Gli investimenti nel mercato della carne coltivata

Secondo il Good Food Institute, un’organizzazione no-profit che promuove alternative ai prodotti animali, in particolare carne, latticini e uova, gli investimenti nelle proteine alternative si avvicinano ai 15 miliardi di dollari. Nel 2022, l’industria delle proteine alternative ha raccolto 2,9 miliardi di dollari in investimenti, rappresentando il 21% dell’investimento totale di sempre. Nel primo semestre del 2023, sono stati aggiunti altri 500 milioni di dollari, portando gli investimenti totali nell’ultimo decennio a 14,6 miliardi di dollari.
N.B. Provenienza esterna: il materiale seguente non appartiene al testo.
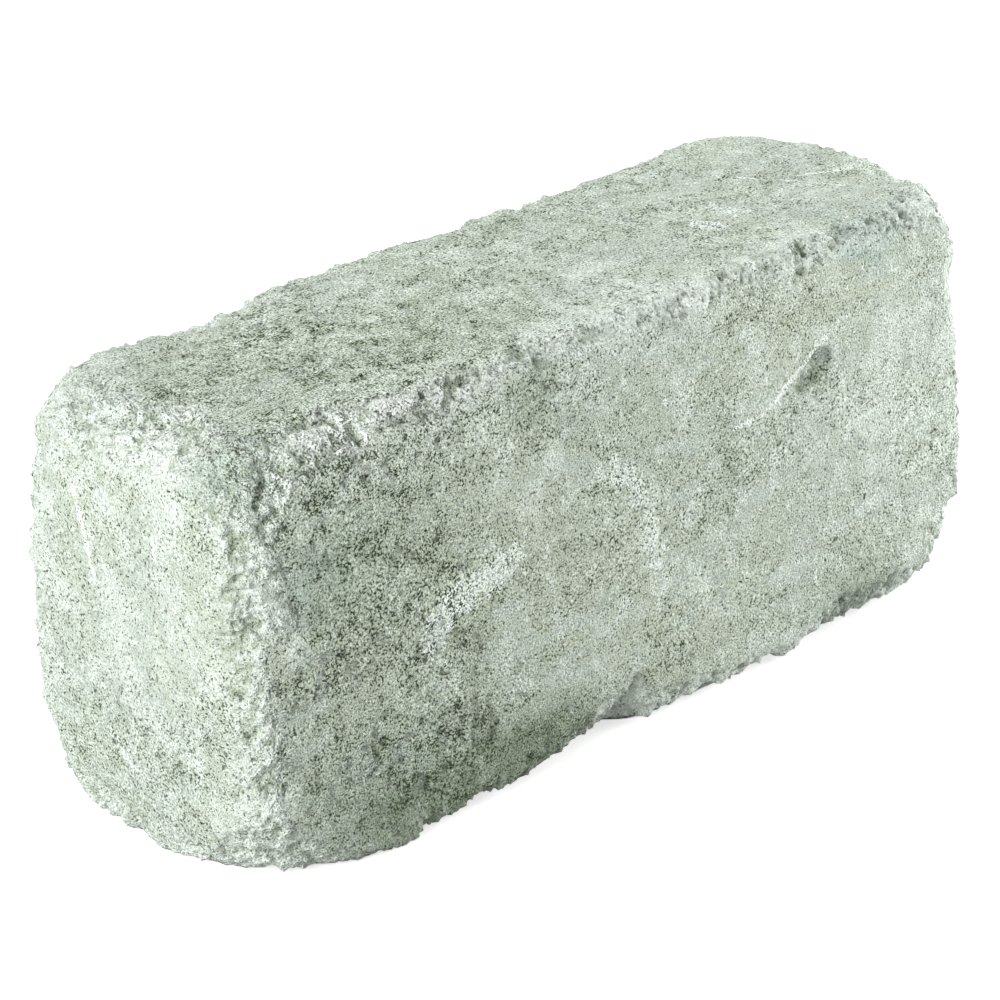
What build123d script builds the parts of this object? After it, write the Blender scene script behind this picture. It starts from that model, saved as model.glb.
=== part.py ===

L’80% di questa somma, 11,7 miliardi di dollari, è stato raccolto dall’inizio del 2020, quando la pandemia di coronavirus ha inizialmente rallentato i mercati globali.

Gli investimenti hanno subito un rallentamento significativo nel 2023 a seguito di una generale contrazione nei mercati privati, causata dall’esplosione dei tassi di interesse, da una notevole frenata negli investimenti dei fondi privati e l’assenza di investitori non tradizionali, che avevano alimentato i flussi di capitale privato negli anni precedenti. Per il Good Food Institute risorse ulteriori, sia dal settore pubblico che privato, sono necessarie per mitigare gli impatti ambientali e sulla salute pubblica della produzione animale e alimentare così in modo sostenibile la crescente popolazione globale. Lo studio di McKinsey prevede che il mercato globale della carne coltivata possa raggiungere i 25 miliardi di dollari entro il 2030, ma per farlo dovrà affrontare e risolvere sfide come l’accettazione dei consumatori e la riduzione dei costi di produzione. Il settore sta sì crescendo, con investimenti significativi, ma sono necessarie altre risorse per affrontare gli impatti ambientali, sociali e sanitari.